§ **Problem statement**: Write out all of the lines below, exactly and completely.

§ **Recorded information**:
- - - -
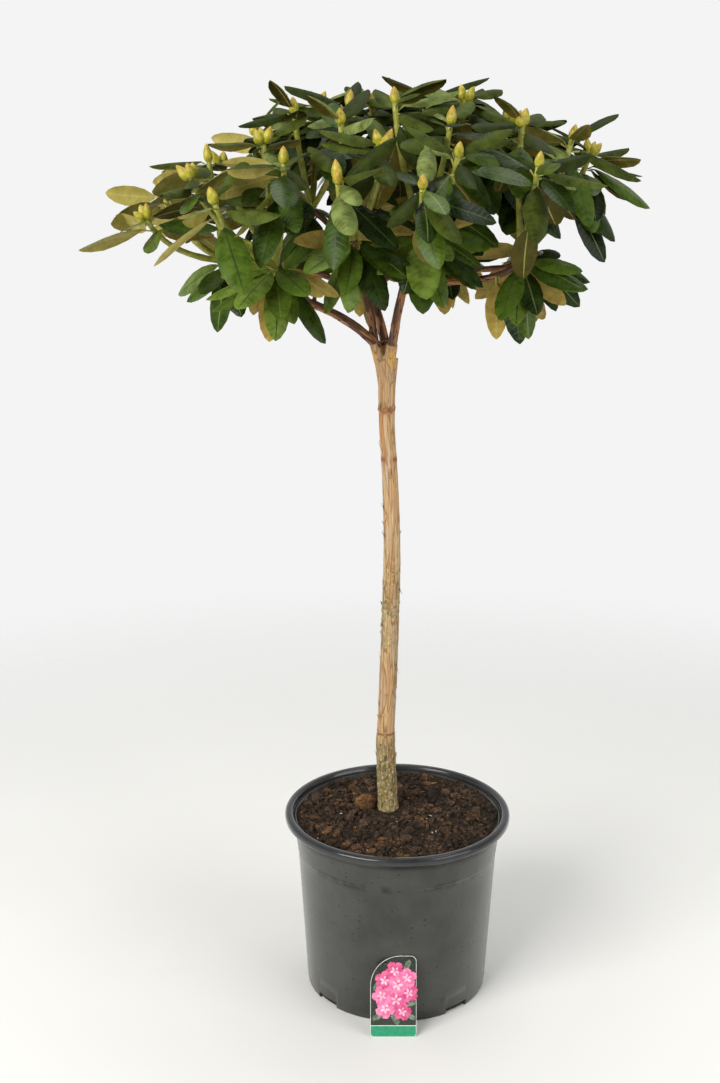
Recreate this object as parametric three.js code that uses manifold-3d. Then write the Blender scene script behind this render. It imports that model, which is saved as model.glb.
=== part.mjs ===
// A rhododendron grown as a standard: a bare stem in a black nursery pot, forking into limbs that
// carry a flat, open umbrella of leaf rosettes. Millimetres, +Z up. The origin is the centre of the
// pot's flat underside, -Y is the front, and X runs to the right as seen from the front.
//
// The stem and its limbs are tapering tubes. Every limb ends at a knot, and from each knot one mass
// of foliage grows: green shoots to the crown's dome, a rosette of leaves and a fat bud on each
// shoot, and last year's leaves hanging round the knot. Each mass keeps to its own cell of the
// crown, so neighbouring masses never cross.
import * as THREE from "three";
import { mergeVertices } from "three/addons/utils/BufferGeometryUtils.js";
import Module from "manifold-3d";

const wasm = await Module();
wasm.setup();

// ---------------------------------------------------------------- driving dimensions

const GAP = 0.3; // clearance between neighbouring solids
const GOLDEN_TURN = 137.508; // degrees between successive leaves round a shoot

const POT = {
  height: 280,
  baseRadius: 137,
  shoulderHeight: 222, // a small step where stacked pots would rest
  shoulderRadius: 150.3,
  shoulderStep: 1,
  neckRadius: 155.5, // wall just under the lip
  mouthRadius: 158,
  lipRadius: 170,
  lipDrop: 11,
  lipRound: 4,
  mouthRound: 3,
  wall: 2.4,
  floor: 3,
  footChamfer: 2.5,
  sides: 32,
};
const DRAIN = { count: 8, firstAngle: 219.6, width: 41, height: 10, reach: 14 };

const SOIL = { level: 268, edgeDrop: 1, lump: 3.2, rings: 4, flatRadius: 22 };

const LABEL = {
  width: 67,
  height: 118,
  thickness: 1,
  lean: 15, // degrees back from upright
  middle: -8, // X of its centre line
  bigCorner: 44,
  smallCorner: 8,
  footCorner: 6,
  holeRadius: 2,
  holeFromSide: 22,
  holeFromTop: 10,
};

// The stem: its foot and the gentle S of its centre line, then its radius at a few heights.
const STEM = {
  line: [
    [-13.2, 24, 268],
    [-17.6, 24, 389],
    [-14.9, 24, 462],
    [-11, 24, 603],
    [-9.8, 24, 695],
    [-11.6, 24, 755],
    [-14.8, 23, 814],
    [-17.8, 20, 858],
    [-18.8, 18, 930],
    [-19.5, 18, 966],
  ],
  radii: [
    [268, 16.3],
    [280, 14.9],
    [388, 14.7],
    [396, 13.3],
    [545, 13.3],
    [650, 12.7],
    [757, 11.8],
    [811, 11.4],
    [817, 12.2],
    [824, 11.4],
    [884, 11.6],
    [890, 12.8],
    [897, 11.9],
    [925, 12.5],
    [945, 15],
    [966, 18],
  ],
  sides: 10,
  footBlock: 100, // side of the block that cuts its foot level
};

// Four knuckles on top of the stem, where the main limbs leave it.
const FORK = { height: 984, spread: 17, rootHeight: 930, rootRadius: 10, radius: 7.6, sides: 8 };

// The crown's dome. Shoot tips are spread over it like the seeds of a sunflower.
const CROWN = {
  x: -38,
  y: 5,
  tipCount: 41,
  tipRadius: 320,
  crowding: 0.54, // half would spread the tips evenly, and more draws them to the middle
  top: 1311,
  fall: 0.00115, // the dome drops by this times the radius squared
  tilt: 0.1, // and rises to the right, for each millimetre
  turn: 95,
  tipJitter: 9,
  heightJitter: 11,
  seed: 20,
};

// One limb for each mass. "from" is the limb it leaves ("stem" for the main ones), "at" the share of
// that limb's length. The knot at its end is given by its bearing and reach from the crown's axis and
// by its height. "rise" is how steeply the limb sets off, in degrees.
const LIMBS = [
  { name: "left", from: "stem", bearing: 188, reach: 196, height: 1094, rise: 46, radius: 7.2 },
  { name: "front", from: "stem", bearing: 299, reach: 122, height: 1138, rise: 66, radius: 7.2 },
  { name: "back", from: "stem", bearing: 98, reach: 168, height: 1100, rise: 52, radius: 7 },
  { name: "centre", from: "stem", bearing: 168, reach: 78, height: 1160, rise: 84, radius: 6.4 },
  { name: "left_front", from: "left", at: 0.46, bearing: 226, reach: 180, height: 1096, rise: 30, radius: 5.2 },
  { name: "back_left", from: "back", at: 0.4, bearing: 144, reach: 176, height: 1100, rise: 35, radius: 5.4 },
  { name: "back_right", from: "back", at: 0.5, bearing: 58, reach: 176, height: 1102, rise: 35, radius: 5.4 },
  { name: "right_front", from: "front", at: 0.42, bearing: 336, reach: 204, height: 1098, rise: 24, radius: 5.6 },
  { name: "right", from: "right_front", at: 0.4, bearing: 12, reach: 216, height: 1100, rise: 30, radius: 5 },
  { name: "front_left", from: "centre", at: 0.36, bearing: 258, reach: 118, height: 1130, rise: 42, radius: 5.2 },
  { name: "top_right", from: "centre", at: 0.5, bearing: 10, reach: 84, height: 1164, rise: 55, radius: 5 },
  { name: "top_back", from: "centre", at: 0.62, bearing: 92, reach: 84, height: 1158, rise: 55, radius: 4.8 },
];
const LIMB = {
  knotRadius: 4.4,
  sides: 6,
  steps: 4,
  setOff: 0.38, // share of its span that a limb keeps the line it sets off on
  arrive: 0.3, // and the line it arrives on
  outward: 0.7, // how far it arrives outwards
  upward: 0.55, // and upwards
};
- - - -
§ **Result of this task**:
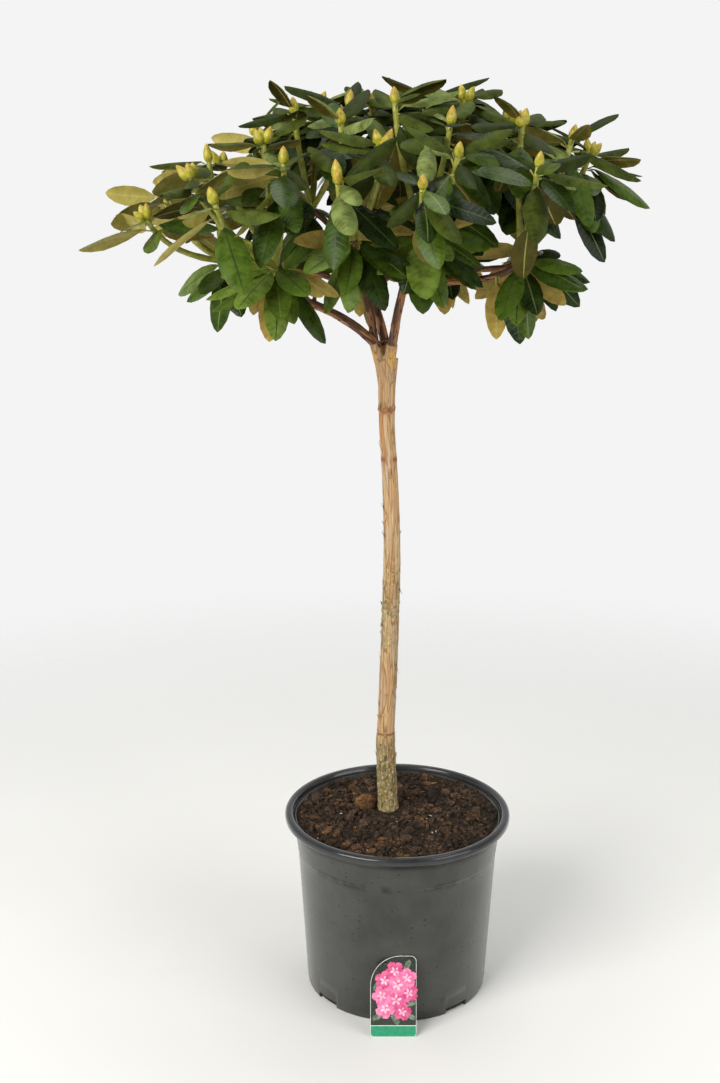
Recreate this object as parametric three.js code that uses manifold-3d. Then write the Blender scene script behind this render. It imports that model, which is saved as model.glb.
=== part.mjs ===
// A rhododendron grown as a standard: a bare stem in a black nursery pot, forking into limbs that
// carry a flat, open umbrella of leaf rosettes. Millimetres, +Z up. The origin is the centre of the
// pot's flat underside, -Y is the front, and X runs to the right as seen from the front.
//
// The stem and its limbs are tapering tubes. Every limb ends at a knot, and from each knot one mass
// of foliage grows: green shoots to the crown's dome, a rosette of leaves and a fat bud on each
// shoot, and last year's leaves hanging round the knot. Each mass keeps to its own cell of the
// crown, so neighbouring masses never cross.
import * as THREE from "three";
import { mergeVertices } from "three/addons/utils/BufferGeometryUtils.js";
import Module from "manifold-3d";

const wasm = await Module();
wasm.setup();

// ---------------------------------------------------------------- driving dimensions

const GAP = 0.3; // clearance between neighbouring solids
const GOLDEN_TURN = 137.508; // degrees between successive leaves round a shoot

const POT = {
  height: 280,
  baseRadius: 137,
  shoulderHeight: 222, // a small step where stacked pots would rest
  shoulderRadius: 150.3,
  shoulderStep: 1,
  neckRadius: 155.5, // wall just under the lip
  mouthRadius: 158,
  lipRadius: 170,
  lipDrop: 11,
  lipRound: 4,
  mouthRound: 3,
  wall: 2.4,
  floor: 3,
  footChamfer: 2.5,
  sides: 32,
};
const DRAIN = { count: 8, firstAngle: 219.6, width: 41, height: 10, reach: 14 };

const SOIL = { level: 268, edgeDrop: 1, lump: 3.2, rings: 4, flatRadius: 22 };

const LABEL = {
  width: 67,
  height: 118,
  thickness: 1,
  lean: 15, // degrees back from upright
  middle: -8, // X of its centre line
  bigCorner: 44,
  smallCorner: 8,
  footCorner: 6,
  holeRadius: 2,
  holeFromSide: 22,
  holeFromTop: 10,
};

// The stem: its foot and the gentle S of its centre line, then its radius at a few heights.
const STEM = {
  line: [
    [-13.2, 24, 268],
    [-17.6, 24, 389],
    [-14.9, 24, 462],
    [-11, 24, 603],
    [-9.8, 24, 695],
    [-11.6, 24, 755],
    [-14.8, 23, 814],
    [-17.8, 20, 858],
    [-18.8, 18, 930],
    [-19.5, 18, 966],
  ],
  radii: [
    [268, 16.3],
    [280, 14.9],
    [388, 14.7],
    [396, 13.3],
    [545, 13.3],
    [650, 12.7],
    [757, 11.8],
    [811, 11.4],
    [817, 12.2],
    [824, 11.4],
    [884, 11.6],
    [890, 12.8],
    [897, 11.9],
    [925, 12.5],
    [945, 15],
    [966, 18],
  ],
  sides: 10,
  footBlock: 100, // side of the block that cuts its foot level
};

// Four knuckles on top of the stem, where the main limbs leave it.
const FORK = { height: 984, spread: 17, rootHeight: 930, rootRadius: 10, radius: 7.6, sides: 8 };

// The crown's dome. Shoot tips are spread over it like the seeds of a sunflower.
const CROWN = {
  x: -38,
  y: 5,
  tipCount: 41,
  tipRadius: 320,
  crowding: 0.54, // half would spread the tips evenly, and more draws them to the middle
  top: 1311,
  fall: 0.00115, // the dome drops by this times the radius squared
  tilt: 0.1, // and rises to the right, for each millimetre
  turn: 95,
  tipJitter: 9,
  heightJitter: 11,
  seed: 20,
};

// One limb for each mass. "from" is the limb it leaves ("stem" for the main ones), "at" the share of
// that limb's length. The knot at its end is given by its bearing and reach from the crown's axis and
// by its height. "rise" is how steeply the limb sets off, in degrees.
const LIMBS = [
  { name: "left", from: "stem", bearing: 188, reach: 196, height: 1094, rise: 46, radius: 7.2 },
  { name: "front", from: "stem", bearing: 299, reach: 122, height: 1138, rise: 66, radius: 7.2 },
  { name: "back", from: "stem", bearing: 98, reach: 168, height: 1100, rise: 52, radius: 7 },
  { name: "centre", from: "stem", bearing: 168, reach: 78, height: 1160, rise: 84, radius: 6.4 },
  { name: "left_front", from: "left", at: 0.46, bearing: 226, reach: 180, height: 1096, rise: 30, radius: 5.2 },
  { name: "back_left", from: "back", at: 0.4, bearing: 144, reach: 176, height: 1100, rise: 35, radius: 5.4 },
  { name: "back_right", from: "back", at: 0.5, bearing: 58, reach: 176, height: 1102, rise: 35, radius: 5.4 },
  { name: "right_front", from: "front", at: 0.42, bearing: 336, reach: 204, height: 1098, rise: 24, radius: 5.6 },
  { name: "right", from: "right_front", at: 0.4, bearing: 12, reach: 216, height: 1100, rise: 30, radius: 5 },
  { name: "front_left", from: "centre", at: 0.36, bearing: 258, reach: 118, height: 1130, rise: 42, radius: 5.2 },
  { name: "top_right", from: "centre", at: 0.5, bearing: 10, reach: 84, height: 1164, rise: 55, radius: 5 },
  { name: "top_back", from: "centre", at: 0.62, bearing: 92, reach: 84, height: 1158, rise: 55, radius: 4.8 },
];
const LIMB = {
  knotRadius: 4.4,
  sides: 6,
  steps: 4,
  setOff: 0.38, // share of its span that a limb keeps the line it sets off on
  arrive: 0.3, // and the line it arrives on
  outward: 0.7, // how far it arrives outwards
  upward: 0.55, // and upwards
};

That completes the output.